Among the changes approved:
- Finding 3,700 square feet in additional office space for planners, many of whom work with two desks fit into one cubicle. Estimated cost for the space, remodeling and a receptionist is $133,700. "Frankly, if they didn't hire another person, they are sitting on top of each other right now," Struiksma said.
- Using $250,000 to buy updated telephone equipment and computers for the department.
- Hiring a "training officer" at $46,500 a year to help educate community planning group members on how city government makes land-use decisions. Currently, planning group members, all of whom are volunteers, are left to fend for themselves. The training officer would also arrange planning workshops for city employees.
- Hiring three people, at a cost of $150,000, to revise the city's zoning code, which is considered badly out-of-date. Council members also agreed to hire additional personnel--the exact number has yet to be decided--to make sure that community plans and zoning match, thus averting neighborhood rebellions over development.
- Hiring more employees to handle the increased work, including a $50,000 hearing officer to take public testimony and make decisions on proposals from developers.
- Forming a so-called SWAT team to crack down on zoning violations, such as abandoned cars in residential yards.
Next year will be the first time the department will assume control of Project First Class, a zoning enforcement team put together by Councilman William Jones and formerly funded with federal money to patrol his Southeast San Diego district. Council members said Thursday they would like to continue zoning enforcement in the Southeast area, but also in other problem areas of the city. There is no agreement yet, however, on how many positions should be approved.
- Correcting what some say is the "piecemeal" approach by the planning department by establishing a "planning and policy unit" that will study growth issues citywide, rather than by neighborhood. This way, the department will be able to monitor how its individual decisions affect San Diego as a whole.
The impetus for most of the changes came from the report Struiksma ordered when he delivered the State of the City address in January.
The report, written by David C. Nielsen, a former chief of staff to ex-Mayor Roger Hedgecock, detailed a department that was overworked and cramped for space.

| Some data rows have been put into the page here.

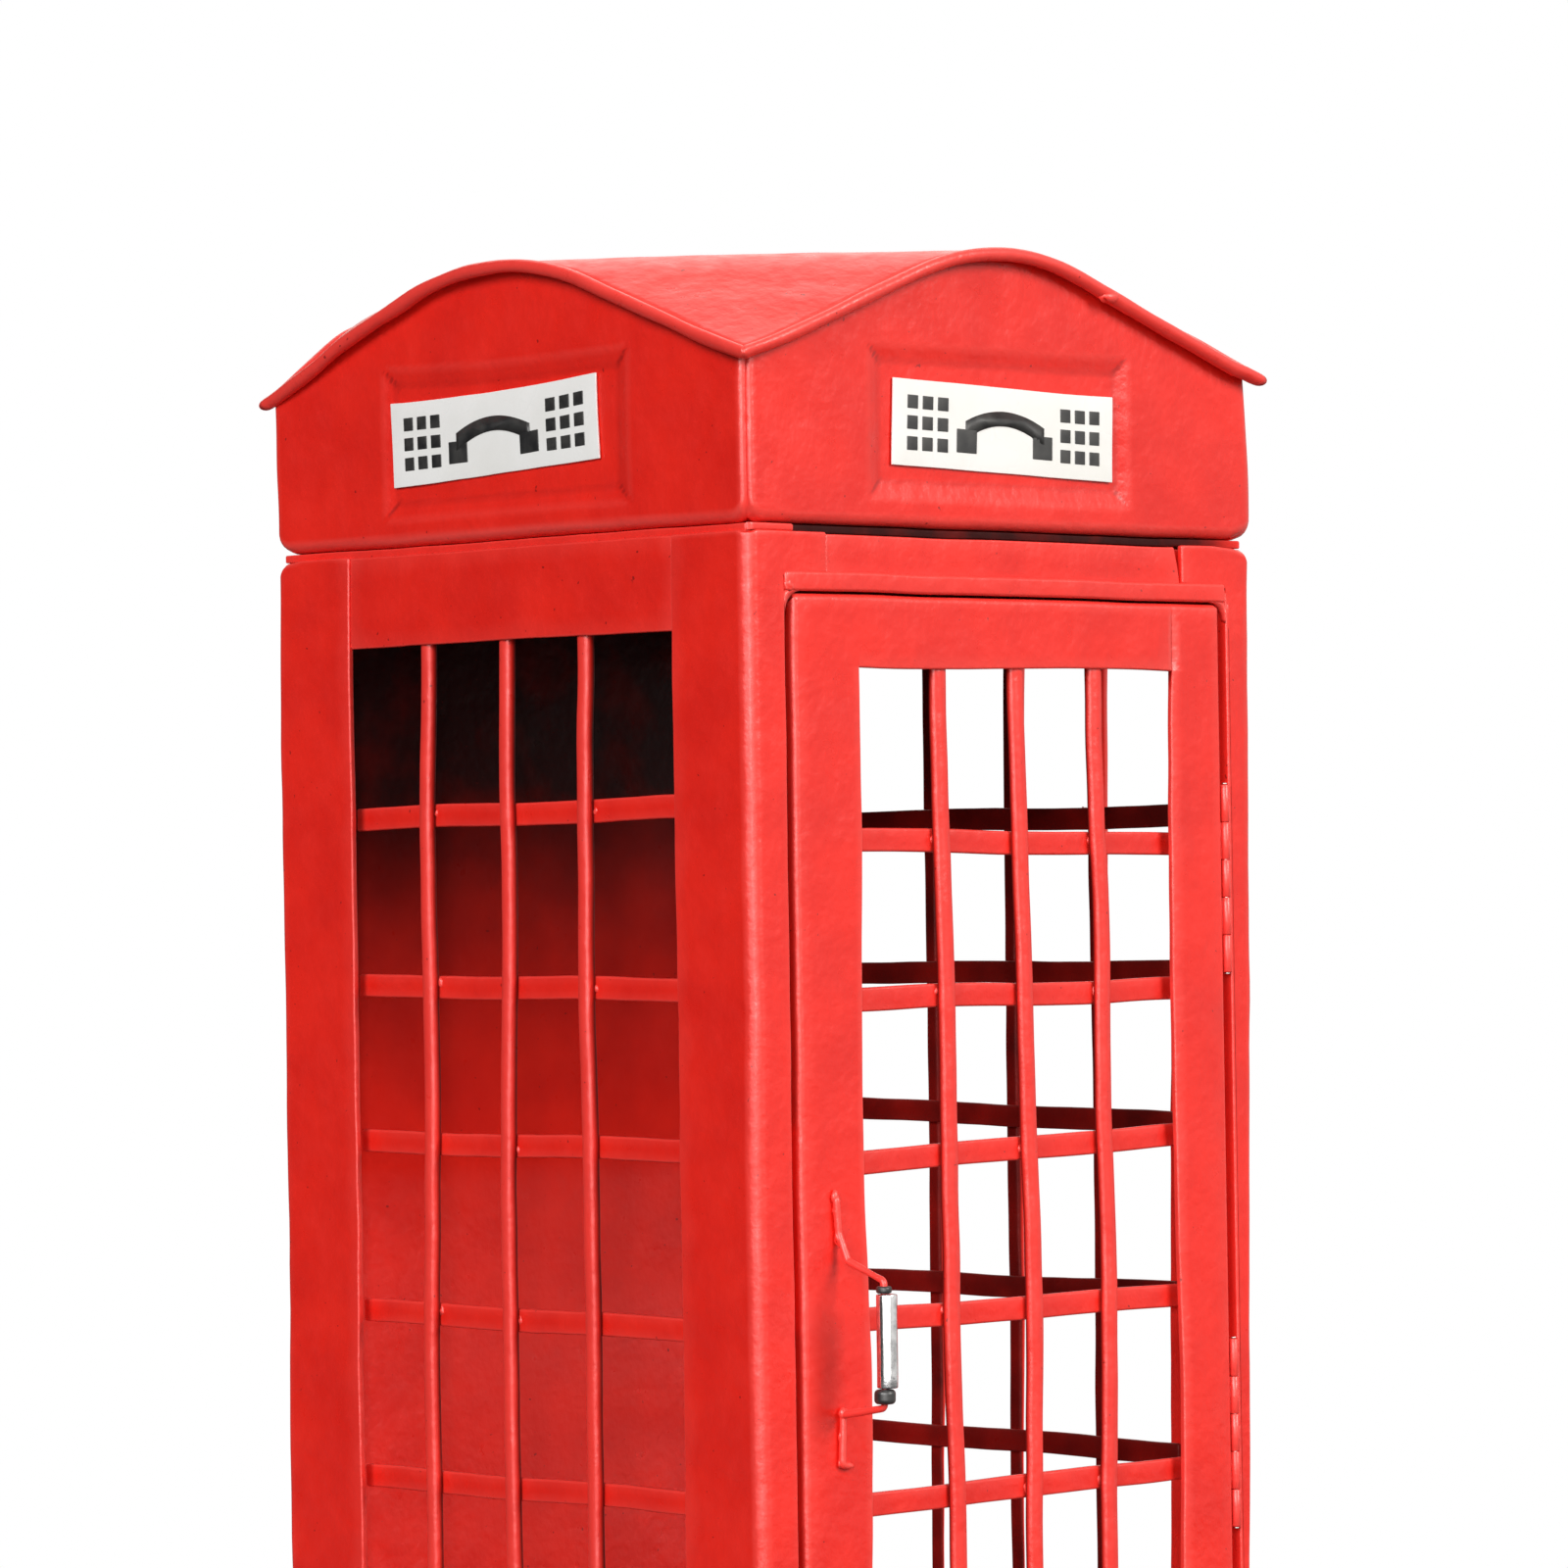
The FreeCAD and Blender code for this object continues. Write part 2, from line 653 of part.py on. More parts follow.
def roof():
    shapes = {"roof_sheet": roof_sheet()}
    for name, turn in sides.items():
        shapes["roof_fascia_" + name] = turned(fascia(), turn)
        shapes["roof_edge_" + name] = turned(roof_edge(), turn)
        shapes["sign_" + name] = turned(sign(*sign_places[name]), turn)
    shapes["roof_seat"] = roof_seat()
    return shapes


def build():
    shapes = {}
    groups = [corner_posts, body_sheets, side_windows, door_sheets, door_window,
              hinges, catch, handle, roof]
    for group in groups:
        shapes.update(group())
    return shapes


def main():
    os.makedirs("parts", exist_ok=True)
    shapes = build()
    for name, shape in shapes.items():
        shape.exportStep("parts/" + name + ".step")
        solids = len(shape.Solids)
        print(f"{name:28s} solids {solids}  volume {shape.Volume:10.2f}  valid {shape.isValid()}")
    print(len(shapes), "nodes")


main()
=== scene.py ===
import math
from itertools import product

import bmesh
import bpy
import numpy as np
from mathutils import Matrix, Vector


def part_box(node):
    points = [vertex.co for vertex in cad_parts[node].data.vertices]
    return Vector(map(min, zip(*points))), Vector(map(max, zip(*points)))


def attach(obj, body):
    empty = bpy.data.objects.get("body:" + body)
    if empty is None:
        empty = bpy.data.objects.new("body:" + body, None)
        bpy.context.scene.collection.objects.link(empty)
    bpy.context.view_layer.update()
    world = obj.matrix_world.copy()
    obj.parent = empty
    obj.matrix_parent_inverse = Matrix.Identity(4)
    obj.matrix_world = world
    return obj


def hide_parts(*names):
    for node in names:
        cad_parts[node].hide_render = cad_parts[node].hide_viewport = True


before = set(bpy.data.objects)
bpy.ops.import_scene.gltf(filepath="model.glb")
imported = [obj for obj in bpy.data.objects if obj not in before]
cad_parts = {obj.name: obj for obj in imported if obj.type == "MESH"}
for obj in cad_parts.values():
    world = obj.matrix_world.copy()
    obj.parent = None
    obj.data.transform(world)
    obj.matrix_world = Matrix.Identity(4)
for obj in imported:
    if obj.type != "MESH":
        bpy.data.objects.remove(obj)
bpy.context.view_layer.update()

# A small sheet-steel telephone booth, painted red. Every outline below is in millimetres;
# piece() turns it into metres. The door is at -Y, its hinges at +X, its handle at -X.

mm = 0.001


def span(node):
    """Lowest and highest corner of a CAD node in millimetres."""
    low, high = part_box(node)
    return np.array(low) / mm, np.array(high) / mm


# ---- sizes, most worked out from the CAD nodes ----
post_low, post_high = span("corner_post_front_left")
right_low, right_high = span("corner_post_front_right")
hem_low, hem_high = span("header_front")
header_low, header_high = span("header_left")
panel_low, panel_high = span("door_bottom_panel")
rail_low, rail_high = span("door_top_rail")
seat_low, seat_high = span("roof_seat")
fascia_low, fascia_high = span("roof_fascia_front")
roof_half, _, crown_top = span("roof_edge_front")[1]

body_half = -post_low[0]
body_top = post_high[2]
post_width = post_high[1] - post_low[1]
post_head_left = post_high[0] - post_low[0]
post_head_right = right_high[0] - right_low[0]
post_front_left = hem_low[0] + body_half
post_front_right = body_half - hem_high[0]
sheet = header_high[0] - header_low[0]
header_recess = header_low[0] + body_half
header_height = 9.8         # from the top of the doorway to the tops of the posts
opening_top = right_high[2] - header_height
sill_top = span("door_sill")[1][2]
door_low = span("door_stile_left")[0]
door_high = span("door_stile_right")[1]
door_window = (panel_low[0], rail_high[0], panel_high[2], rail_low[2])
door_flange = span("door_edge_left")[1][1] + body_half
hinge_line = sum(span("hinge_pin_top"))[:2] / 2
roof_bottom = seat_high[2]
cap_half = -fascia_low[1]
fascia_half = fascia_high[0]

fold_radius = 2.5           # front left corner
tight_fold = 1.3            # the other corners
blunt_tip = 0.9             # rounding of the front left post's sharp top corner
post_tip = 3.0              # rounding of the other posts' top corners
edge_round = 0.36           # rounding of cut sheet edges under paint
soft_edge = 0.55            # rounding of folded sheet edges under paint
hem_height = 3.2            # folded lower edge of the front header
header_head = opening_top + hem_height
door_corner = 1.4           # rounding of the door's top corners
door_fold = 1.15
doorway_corner = 3.6
door_lift = 0.4             # how far the leaf's top edge was drawn up
far_bar_lap = 1.8           # the right window's crossbars run further behind the front post
bead_radius = 1.2           # rolled bead round the roof
bead_proud = 0.4
bead_line = roof_half - bead_radius
roof_reach = bead_line - bead_radius
crown_radius = 58.0
crown_end = 21.5
slope_end = 48.0
flare_radius = 178.0


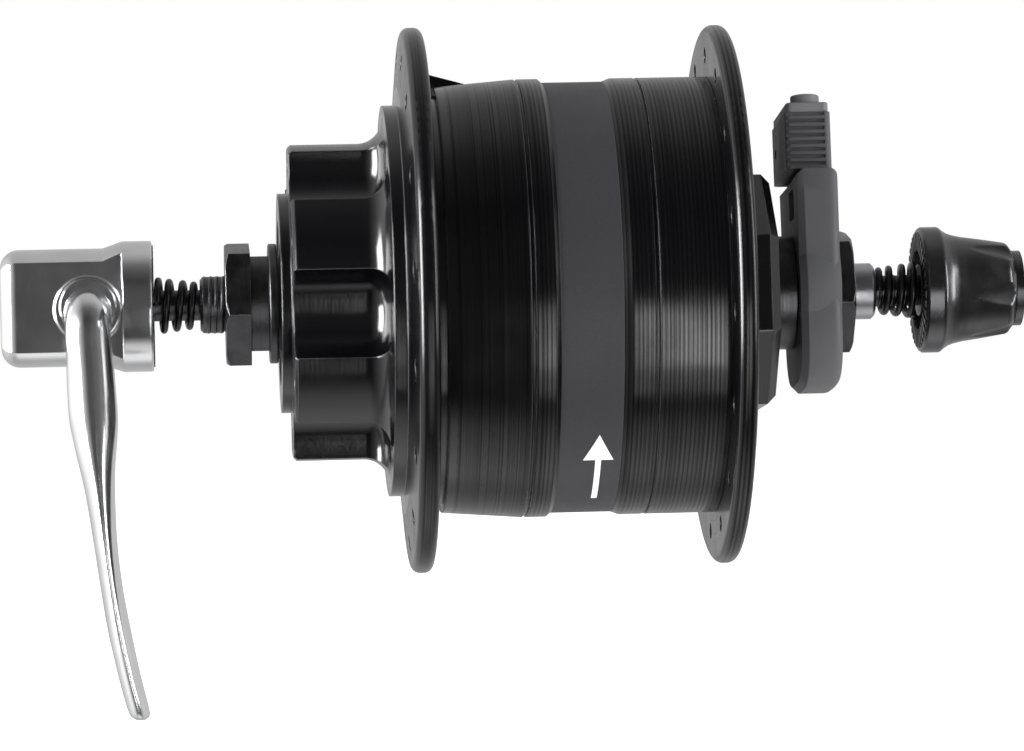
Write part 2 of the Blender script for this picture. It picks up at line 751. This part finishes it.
def nut_piece(material):
    """The adjusting nut with its flare and scooped flutes, in the place of its CAD node."""
    face_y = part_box("adjusting_nut")[1].y
    seat_low, seat_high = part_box("nut_bite_ring")
    seat_r = (seat_high.z - seat_low.z) / 2
    seat_deep = face_y - seat_low.y
    insert_low, insert_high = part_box("nut_insert")
    insert_r = (insert_high.z - insert_low.z) / 2
    insert_deep = face_y - insert_low.y
    bore_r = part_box("skewer_rod")[1].z + NUT_BORE_GAP
    turns = [360.0 * k / NUT_SIDES for k in range(NUT_SIDES)]

    def ring(deep, radii):
        return [
            Vector((-radius * sin(radians(turn)), face_y - deep, radius * cos(radians(turn))))
            for turn, radius in zip(turns, radii)
        ]

    rows = nut_rows()
    length = rows[-1][0]
    inside = [
        (length, bore_r),
        (insert_deep, bore_r),
        (insert_deep, insert_r),
        (seat_deep, insert_r),
        (seat_deep, seat_r),
        (0.0, seat_r),
    ]
    rings = [ring(deep, [fluted_r(turn, deep, r, length) for turn in turns]) for deep, r in rows]
    rings += [ring(deep, [radius] * NUT_SIDES) for deep, radius in inside]
    points, faces = ringed(rings, bored=True)
    piece = mesh_piece("nut_shell", points, faces, material, "adjuster")
    sharpen(piece, NUT_SHARP_ANGLE)
    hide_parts("adjusting_nut")


def terminal_r(turn):
    """How far the terminal's block reaches from the axle at a turn up from its front."""
    level, rise = abs(cos(turn)), sin(turn)
    if rise >= 0:
        to_front = TERMINAL_HALF_DEPTH / max(level, ALMOST_NOTHING)
        to_top = TERMINAL_TOP / max(rise, ALMOST_NOTHING)
        return min(to_front, to_top)
    power = TERMINAL_FOOT_POWER
    return ((level / TERMINAL_HALF_DEPTH)**power + (-rise / TERMINAL_FOOT)**power) ** (-1 / power)


def terminal_turns():
    """Turns round the terminal, with one exactly at each upper corner."""
    turns = circle_turns(TERMINAL_SIDES)
    corner = atan2(TERMINAL_TOP, TERMINAL_HALF_DEPTH)
    for exact in (corner, tau / 2 - corner):
        nearest = min(range(TERMINAL_SIDES), key=lambda k: abs(turns[k] - exact))
        turns[nearest] = exact
    return turns


def terminal_pieces(material):
    """The terminal's block and its crowned boss, in the place of their CAD node."""
    low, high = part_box("terminal_body")
    lean = radians(TERMINAL_LEAN)
    up = Vector((sin(lean), 0.0, cos(lean)))
    front = Vector((-cos(lean), 0.0, sin(lean)))
    turns = terminal_turns()
    block_radii = [terminal_r(turn) for turn in turns]

    def ring(y, radii):
        return [
            front * (radius * cos(turn)) + up * (radius * sin(turn)) + Vector((0.0, y, 0.0))
            for turn, radius in zip(turns, radii)
        ]

    def block_ring(y, inset):
        return ring(y, [radius - inset for radius in block_radii])

    def round_ring(y, radius):
        return ring(y, [radius] * TERMINAL_SIDES)

    rings = [round_ring(low.y, TERMINAL_BORE_R)]
    for step in range(TERMINAL_ROUND_STEPS + 1):
        bend = radians(90.0) * step / TERMINAL_ROUND_STEPS
        rounded_y = low.y + TERMINAL_ROUND * (1.0 - cos(bend))
        rings.append(block_ring(rounded_y, TERMINAL_ROUND * (1.0 - sin(bend))))
    rings.append(block_ring(high.y - TERMINAL_BEVEL, 0.0))
    rings.append(block_ring(high.y, TERMINAL_BEVEL))
    rings.append(round_ring(high.y, TERMINAL_BORE_R))
    points, faces = ringed(rings, bored=True)
    block = mesh_piece("terminal_block", points, faces, material, "axle_unit")
    slot_middle = front * SLOT_FROM_FRONT + up * SLOT_HEIGHT + Vector((0.0, high.y, 0.0))
    cut_slot(block, slot_middle, front, up)
    sharpen(block, TERMINAL_SHARP_ANGLE)
    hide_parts("terminal_body")

    boss_low, boss_high = low.y + BOSS_STEP, high.y + BOSS_STEP
    crown_length = boss_high - TERMINAL_BEVEL - boss_low
    rings = [round_ring(boss_low, TERMINAL_BORE_R)]
    for step in range(TERMINAL_CROWN_STEPS + 1):
        share = step / TERMINAL_CROWN_STEPS
        crown_r = TERMINAL_BOSS_R - TERMINAL_BOSS_DROP * (1.0 - share) ** 2
        rings.append(round_ring(boss_low + crown_length * share, crown_r))
    rings.append(round_ring(boss_high, TERMINAL_BOSS_R - TERMINAL_BEVEL))
    rings.append(round_ring(boss_high, TERMINAL_BORE_R))
    points, faces = ringed(rings, bored=True)
    boss = mesh_piece("terminal_boss", points, faces, material, "axle_unit")
    sharpen(boss, TERMINAL_SHARP_ANGLE)
    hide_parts("terminal_body")


def cut_slot(piece, middle, front, up):
    """Cuts the latch slot round its middle, with its sides along front, the axle and up."""
    along_front, across, along_up = (value / 2 for value in SLOT_SIZE)
    corners = [
        middle + front * (along_front * a) + Vector((0.0, across * b, 0.0)) + up * (along_up * c)
        for a in (-1, 1) for b in (-1, 1) for c in (-1, 1)
    ]
    faces = [(0, 1, 3, 2), (4, 6, 7, 5), (0, 4, 5, 1), (2, 3, 7, 6), (0, 2, 6, 4), (1, 5, 7, 3)]
    mesh = bpy.data.meshes.new("slot_cutter")
    mesh.from_pydata([tuple(c) for c in corners], [], faces)
    face_outwards(mesh)
    cutter = bpy.data.objects.new("slot_cutter", mesh)
    bpy.context.scene.collection.objects.link(cutter)
    cut = piece.modifiers.new("slot", "BOOLEAN")
    cut.object = cutter
    cut.operation = "DIFFERENCE"
    bpy.context.view_layer.update()
    shape = piece.evaluated_get(bpy.context.evaluated_depsgraph_get())
    finished = bpy.data.meshes.new_from_object(shape)
    piece.modifiers.remove(cut)
    piece.data = finished
    bpy.data.objects.remove(cutter)


# Frame

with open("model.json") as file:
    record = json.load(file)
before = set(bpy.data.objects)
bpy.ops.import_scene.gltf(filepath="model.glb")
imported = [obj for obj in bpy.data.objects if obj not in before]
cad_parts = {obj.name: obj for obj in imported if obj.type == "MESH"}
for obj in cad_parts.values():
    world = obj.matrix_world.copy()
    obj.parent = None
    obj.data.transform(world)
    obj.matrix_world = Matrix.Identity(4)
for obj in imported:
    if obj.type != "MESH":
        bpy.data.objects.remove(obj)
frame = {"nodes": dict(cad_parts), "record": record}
cad_low, cad_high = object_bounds()
nodes = frame["nodes"]

slots = {
    "gloss_black": gloss_black(),
    "polished_alloy": polished_alloy(),
    "dark_steel": dark_steel(),
    "copper": wound_copper(),
}
for slot, finish in METALS.items():
    slots[slot] = plain_metal(slot, *finish)
for slot, finish in MOULDINGS.items():
    slots[slot] = moulded(slot, *finish)

node_slots = {part["node"]: part["material_slot"] for part in frame["record"]["subparts"]}

# The insert's plating is dark where it shows inside the adjusting nut
node_slots["nut_insert"] = "dark_steel"
for name, node in nodes.items():
    if not node.material_slots:
        node.data.materials.append(None)
    for material_slot in node.material_slots:
        material_slot.material = slots[node_slots[name]]

# The axle is bare right of its locknut
nodes["axle"].material_slots[0].material = dark_steel("axle_steel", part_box("right_locknut")[0].y)

# New pieces
steel, spring_steel = slots["dark_steel"], slots["black_spring"]
spring_piece("left_spring_coil", "left_spring", True, spring_steel)
spring_piece("right_spring_coil", "right_spring", False, spring_steel)
axle_low, axle_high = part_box("axle")
thread_piece(
    "left_axle_thread",
    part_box("left_locknut")[1].y,
    axle_high.y - THREAD_END,
    AXLE_THREAD_R,
    AXLE_THREAD_CREST,
    "axle_unit",
    steel,
)
thread_piece(
    "rod_thread",
    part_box("skewer_rod")[0].y + THREAD_END,
    axle_low.y + ROD_THREAD_IN_AXLE,
    ROD_THREAD_R,
    ROD_THREAD_CREST,
    "skewer",
    steel,
)
arrow_piece(white_print())
lever_piece(slots["polished_alloy"])
nut_piece(slots["dark_anodised"])
terminal_pieces(slots["terminal_plastic"])

# Floor
bpy.ops.mesh.primitive_plane_add(size=FLOOR_SIZE, location=(0, 0, cad_low.z - FLOOR_DROP))
floor = bpy.context.object
floor.name = "floor"
floor.data.materials.append(pale_floor())
floor.visible_glossy = False


# Light

def softbox(name, azimuth, elevation, distance, width, height, power):
    light = bpy.data.lights.new(name, "AREA")
    light.shape = "RECTANGLE"
    light.size = width
    light.size_y = height
    light.energy = power
    box = bpy.data.objects.new(name, light)
    back = back_of(azimuth, elevation)
    box.location = VIEW_TARGET + back * distance
    box.rotation_euler = back.to_track_quat("Z", "Y").to_euler()
    box.visible_camera = False
    bpy.context.scene.collection.objects.link(box)


def studio_world():
    """White for the camera, dimmer for matte surfaces, and a grey studio in reflections."""
    world = bpy.data.worlds.new("studio")
    bpy.context.scene.world = world
    world.use_nodes = True
    tree = world.node_tree
    tree.nodes.clear()
    output = tree.nodes.new("ShaderNodeOutputWorld")
    path = tree.nodes.new("ShaderNodeLightPath")
    direction = tree.nodes.new("ShaderNodeTexCoord")
    split = tree.nodes.new("ShaderNodeSeparateXYZ")
    tree.links.new(direction.outputs["Generated"], split.inputs[0])

    def glow(axis, stops):
        """Grey that goes through the stops, each a coordinate of the direction and a brightness."""
        node = tree.nodes.new("ShaderNodeValToRGB")
        spread = tree.nodes.new("ShaderNodeMapRange")
        spread.inputs["From Min"].default_value = -1.0
        tree.links.new(split.outputs[axis], spread.inputs["Value"])
        tree.links.new(spread.outputs["Result"], node.inputs["Fac"])
        elements = node.color_ramp.elements
        while len(elements) < len(stops):
            elements.new(0.5)
        for element, (coordinate, level) in zip(elements, stops):
            element.position = (coordinate + 1.0) / 2
            element.color = (level, level, level, 1.0)
        return node.outputs["Color"]

    def added(first, second):
        total = tree.nodes.new("ShaderNodeMix")
        total.data_type = "RGBA"
        total.blend_type = "ADD"
        total.inputs["Factor"].default_value = 1.0
        tree.links.new(first, colour_socket(total, "A"))
        tree.links.new(second, colour_socket(total, "B"))
        return colour_output(total)

    def background(level):
        node = tree.nodes.new("ShaderNodeBackground")
        node.inputs["Color"].default_value = (level, level, level, 1.0)
        return node

    def chosen(ray, other, own):
        """The background own for that kind of ray, and other for the rest."""
        node = tree.nodes.new("ShaderNodeMixShader")
        tree.links.new(path.outputs[ray], node.inputs["Fac"])
        tree.links.new(other.outputs[0], node.inputs[1])
        tree.links.new(own.outputs[0], node.inputs[2])
        return node

    studio = tree.nodes.new("ShaderNodeBackground")
    across_and_along = added(glow("Y", GLOW_ALONG_Y), glow("X", GLOW_ALONG_X))
    tree.links.new(added(across_and_along, glow("Z", GLOW_ALONG_Z)), studio.inputs["Color"])
    matte = chosen("Is Diffuse Ray", background(1.0), background(MATTE_LIGHT))
    every_ray = chosen("Is Glossy Ray", matte, studio)
    tree.links.new(every_ray.outputs[0], output.inputs["Surface"])


for settings in SOFTBOXES:
    softbox(*settings)
studio_world()
bpy.context.scene.view_settings.view_transform = "Standard"

# Camera
camera_data = bpy.data.cameras.new("camera")
camera_data.sensor_width = SENSOR
camera_data.lens = LENS
camera = bpy.data.objects.new("camera", camera_data)
bpy.context.scene.collection.objects.link(camera)
view_back = back_of(VIEW_AZIMUTH, VIEW_ELEVATION)
camera.location = VIEW_TARGET + view_back * VIEW_DISTANCE
look = view_back.to_track_quat("Z", "Y").to_matrix()
camera.rotation_euler = (look @ Matrix.Rotation(radians(VIEW_ROLL), 3, "Z")).to_euler()
bpy.context.scene.camera = camera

Nielsen--who conducted interviews with more than 150 builders, city planners, environmentalists and community planning group members--told council Thursday that the planning department lacked focus, although he praised the staff as "extraordinary" and boasted that young planners were the "future hope" of the city.
"I sensed general loss of trust and confidence in the way we do planning," Nielsen said.
Councilman Mike Gotch, a frequent critic of the department's failure to keep abreast of discrepancies between community plans and zoning, said Nielsen's report was an important step.
"We got a guy who went inside the planning department, who is challenging these guys," said Gotch. "Then he stands up and gives a report that is critical, and the department has to sit there."
Jay Powell, conservation coordinator for the local Sierra Club chapter, endorsed Nielsen's proposed changes during testimony Thursday. He said the suggestions, especially for more automation, were needed to bring the planning department "into the 20th Century and the computer age."
Although council members added $855,000 to the department's budget request Thursday, Struiksma said anticipated cuts to be made in other areas of the planning department budget could pare the final increase to $400,000--which will come out of about $2.6 million in surplus funds already identified by the city manager.